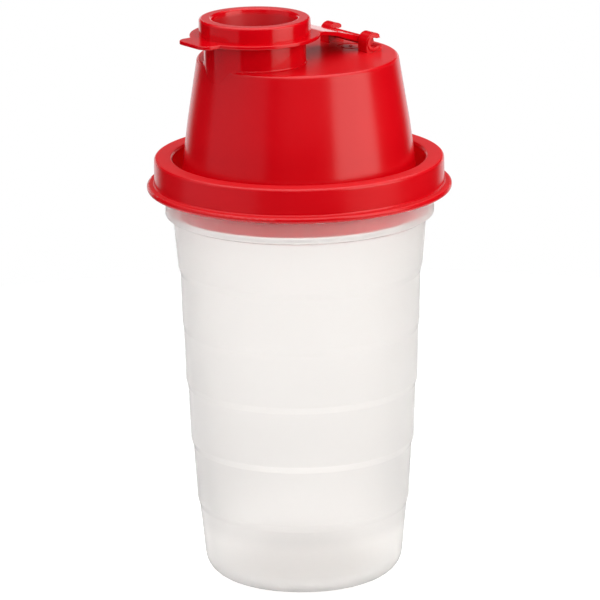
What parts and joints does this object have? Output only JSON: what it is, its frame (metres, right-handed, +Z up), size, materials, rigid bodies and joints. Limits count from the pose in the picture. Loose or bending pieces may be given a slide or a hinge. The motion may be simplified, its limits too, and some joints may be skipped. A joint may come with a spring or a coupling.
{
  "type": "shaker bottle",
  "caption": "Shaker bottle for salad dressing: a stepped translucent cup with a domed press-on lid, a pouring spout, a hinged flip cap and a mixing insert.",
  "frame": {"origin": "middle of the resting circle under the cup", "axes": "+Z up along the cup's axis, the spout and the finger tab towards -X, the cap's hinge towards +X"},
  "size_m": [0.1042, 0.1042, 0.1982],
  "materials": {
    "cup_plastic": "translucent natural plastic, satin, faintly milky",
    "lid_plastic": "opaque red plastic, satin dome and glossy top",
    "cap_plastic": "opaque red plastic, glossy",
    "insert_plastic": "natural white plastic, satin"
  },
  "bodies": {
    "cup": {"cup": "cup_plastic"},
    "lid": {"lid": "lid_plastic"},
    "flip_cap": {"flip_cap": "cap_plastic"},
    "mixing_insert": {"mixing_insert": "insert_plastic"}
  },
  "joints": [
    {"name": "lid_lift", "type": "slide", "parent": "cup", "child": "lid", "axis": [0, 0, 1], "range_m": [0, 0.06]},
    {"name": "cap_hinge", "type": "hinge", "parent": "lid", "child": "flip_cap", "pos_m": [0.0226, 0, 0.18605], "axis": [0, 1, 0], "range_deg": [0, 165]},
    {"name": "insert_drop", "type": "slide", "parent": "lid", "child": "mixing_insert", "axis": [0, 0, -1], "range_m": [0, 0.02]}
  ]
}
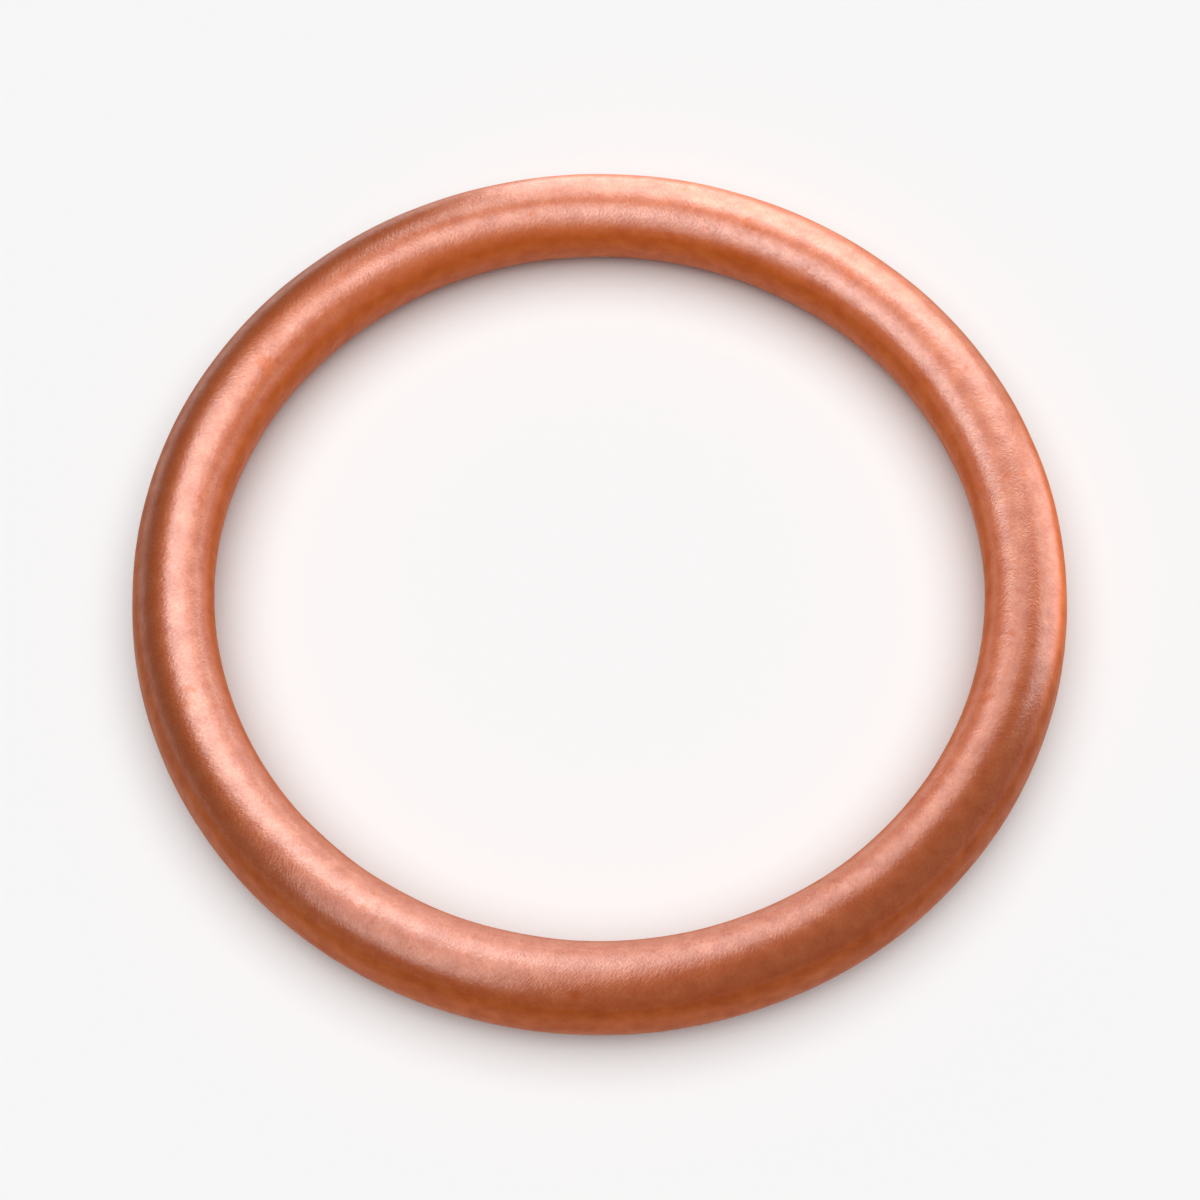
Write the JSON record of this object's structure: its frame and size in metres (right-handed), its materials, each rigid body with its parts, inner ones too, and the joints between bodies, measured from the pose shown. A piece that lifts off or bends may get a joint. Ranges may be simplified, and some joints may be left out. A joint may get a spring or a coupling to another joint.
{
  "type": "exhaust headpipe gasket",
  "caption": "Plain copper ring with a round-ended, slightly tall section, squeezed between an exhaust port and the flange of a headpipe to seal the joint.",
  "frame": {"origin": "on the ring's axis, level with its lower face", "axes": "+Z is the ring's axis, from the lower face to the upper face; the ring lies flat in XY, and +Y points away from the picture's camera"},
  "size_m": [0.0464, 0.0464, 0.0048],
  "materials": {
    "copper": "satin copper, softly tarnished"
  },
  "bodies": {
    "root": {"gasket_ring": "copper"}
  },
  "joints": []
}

━━━━

DO THIS — Tell how many lines above contain the word "joints". Give the number alone.

TASK SOLUTION — 4